Support Questions
Find answers, ask questions, and share your expertise

Spark Dataframe sorting not working on cluster

Explorer

We are facing certain challenges in sorting of data on dataframes in Spark 1.6 . We are using df. orderBy(userColumn, rankColumn). The sorting of data is proper when the dataframe data is in one partition. As soon as the partition size increases , the dataframe sorting is not working on clustered environment.
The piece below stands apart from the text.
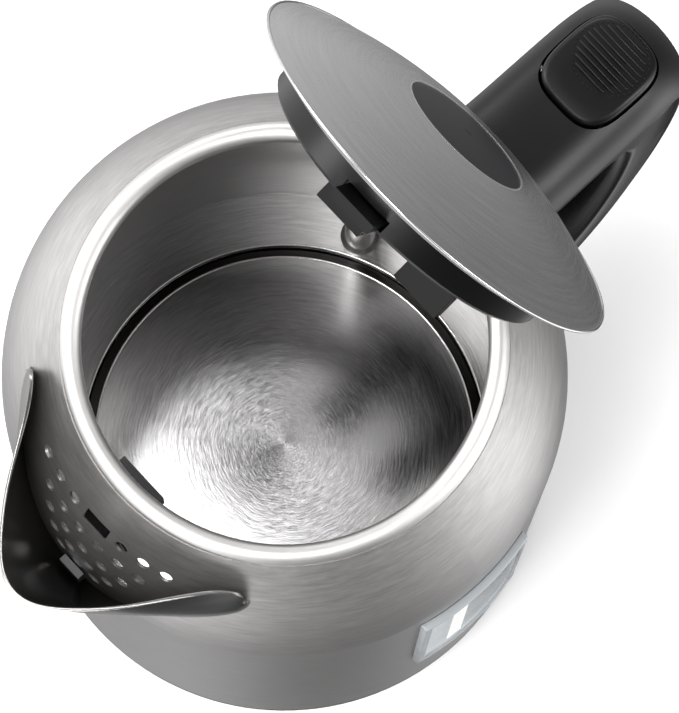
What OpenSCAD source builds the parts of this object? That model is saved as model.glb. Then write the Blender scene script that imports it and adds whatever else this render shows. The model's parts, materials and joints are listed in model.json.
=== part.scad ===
// Cordless electric kettle, 1.7 litre, with a sprung hinged lid held open at rest.
// Origin on the vessel's axis at the bottom. +Z up, spout towards -Y, handle towards +Y,
// water window towards +X. Millimetres.

/* [Vessel] */
// Outside radius of the upright wall
body_r = 75; // [74:0.5:76]
// Sheet thickness of the vessel
wall = 0.8; // [0.7:0.1:0.9]
// Height where the upright wall turns into the shoulder
shoulder_z = 160; // [158:1:161]
// Lean of the shoulder where it leaves the wall, in degrees
shoulder_lean = 3; // [2:0.5:4]
// Height of the top of the rolled rim
rim_z = 214.2; // [213.5:0.1:214.5]
// Radius of the mouth inside the rolled rim
mouth_r = 51.8; // [51.5:0.1:52]
// Radius of the rolled rim's own section
rim_bead_r = 2.75; // [2.6:0.05:2.8]

/* [Floor and base] */
// Height of the boiling floor
floor_z = 33.5; // [33:0.5:35]
// Inner radius of the ring groove in the floor
groove_r_in = 55.2; // [54.5:0.1:55.5]
// Outer radius of the ring groove in the floor
groove_r_out = 58.8; // [58.5:0.1:59.5]
// Depth of the ring groove
groove_depth = 3.5; // [3:0.25:4]
// Height of the black base ring that shows under the vessel
base_lip = 3; // [2.5:0.5:3.5]
// Radius of the round connector socket under the kettle
socket_r = 17; // [16.5:0.1:17.5]
// Depth of the connector socket
socket_depth = 13; // [12:0.5:13.5]

/* [Spout] */
// Reach of the spout's tip in front of the axis
spout_reach = 94; // [92:1:95]
// Height of the spout's tip
spout_tip_z = 209; // [208:0.5:210]
// Sheet thickness of the spout
spout_wall = 1; // [0.8:0.1:1.2]
// Diameter of the strainer holes
strain_d = 3.9; // [3.6:0.1:4]

/* [Water window] */
// Half of the window's angle round the wall, in degrees
window_half = 13.9; // [13.5:0.1:14.5]
// Height of the window's lower edge
window_z0 = 66; // [64:1:70]
// Height of the window's upper edge
window_z1 = 151; // [148:1:152]
// How far the window stands out from the wall
window_proud = 1.6; // [1.2:0.1:1.8]

/* [Handle] */
// Furthest reach of the handle behind the axis
handle_reach = 136; // [135:0.5:137]
// Height of the handle's top
handle_top_z = 187; // [186:0.5:187.5]
// Half width of the handle at its head
handle_half = 18.3; // [18:0.1:19]
// How far the side panels lie inside the outer shell
panel_inset = 1.5; // [1.2:0.1:2]

/* [Buttons] */
// Length of the lid button
button_len = 29; // [28.5:0.5:29.5]
// Half width of the lid button
button_half = 12.1; // [11.5:0.1:12.5]
// How far the lid button's front stands above the handle
button_proud = 2.6; // [2.2:0.1:3]
// Gap all round the lid button
button_gap = 0.7; // [0.6:0.1:0.9]

/* [Lid] */
// Radius of the domed lid
lid_r = 56; // [55.5:0.1:56.3]
// Rise of the dome over its edge
dome_rise = 11.9; // [11.5:0.1:12.5]
// Radius of the dark inlay on the dome
inlay_r = 18.1; // [17.5:0.1:19]
// Radius of the black inner lid
skirt_r = 42.9; // [42.5:0.1:43.2]
// Depth of the inner lid below the dome's edge
skirt_depth = 11.3; // [11:0.1:11.6]
// Angle at which the lid rests open, in degrees
lid_open = 66.2; // [64:0.2:68]
// Height of the dome's edge when the lid is closed
lid_closed_z = 215.5; // [215.2:0.1:215.8]
// Distance of the hinge pin behind the axis
hinge_y = 64.8; // [64.5:0.1:65]
// Height of the hinge pin
hinge_z = 202.5; // [202.2:0.1:202.8]
// Radius of the hinge pin
hinge_pin_r = 1.5; // [1.4:0.1:1.6]

/* [Hidden] */

fit = 0.05;                       // radial running clearance of every pin
steel = "silver";
satin_black = [0.12, 0.12, 0.12];
gloss_black = [0.05, 0.05, 0.05];

// Shoulder: one arc from the wall to the edge of the rolled rim
rim_mid_r = mouth_r + rim_bead_r;
rim_mid_z = rim_z - rim_bead_r;
shoulder_end = [rim_mid_r + rim_bead_r + 0.3, rim_mid_z + 0.15];
shoulder_chord = [body_r - shoulder_end[0], shoulder_end[1] - shoulder_z];
shoulder_end_lean = 2 * atan2(shoulder_chord[0], shoulder_chord[1]) - shoulder_lean;
shoulder_arc_r = norm(shoulder_chord) / (2 * sin((shoulder_end_lean - shoulder_lean) / 2));
shoulder_mid = [body_r - shoulder_arc_r * cos(shoulder_lean),
                shoulder_z - shoulder_arc_r * sin(shoulder_lean)];
function shoulder_point(lean, inset) =
    shoulder_mid + (shoulder_arc_r - inset) * [cos(lean), sin(lean)];
function shoulder_lean_at(z) = asin((z - shoulder_mid[1]) / shoulder_arc_r);
function shoulder_r_at(z) = shoulder_mid[0] + sqrt(pow(shoulder_arc_r, 2) - pow(z - shoulder_mid[1], 2));
shoulder_steps = 18;
function shoulder_leans() = [for (i = [0:shoulder_steps])
    shoulder_lean + (shoulder_end_lean - shoulder_lean) * i / shoulder_steps];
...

We tried Distribute by and sort by approach as well as per the below post: http://saurzcode.in/2015/01/hive-sort-vs-order-vs-distribute-vs-cluster/. This is also not working. Please suggest.

1 REPLY 1

Explorer

Input: df.show()

userColumn rankColumn

U5 5

U6 1

U1 1

U1 2

U5 4

U5 2

U2 4

U3 1

df = df.orderBy(userColumn, rankColumn)

df.show()

Expected Output:

userColumn rankColumn

U1 1

U1 2

U2 4

U3 1

U5 2

U5 4

U5 5

U6 1

Actual Output(if spark puts all data in one partition):

userColumn rankColumn

U1 1

U1 2

U2 4

U3 1

U5 2

U5 4

U5 5

U6 1

Actual Output(if spark does not put all data in one partition):

U1 2

U1 1

U3 1

U2 4

U6 1

U5 2

U5 4

U5 5

Please let me know if you need any other details.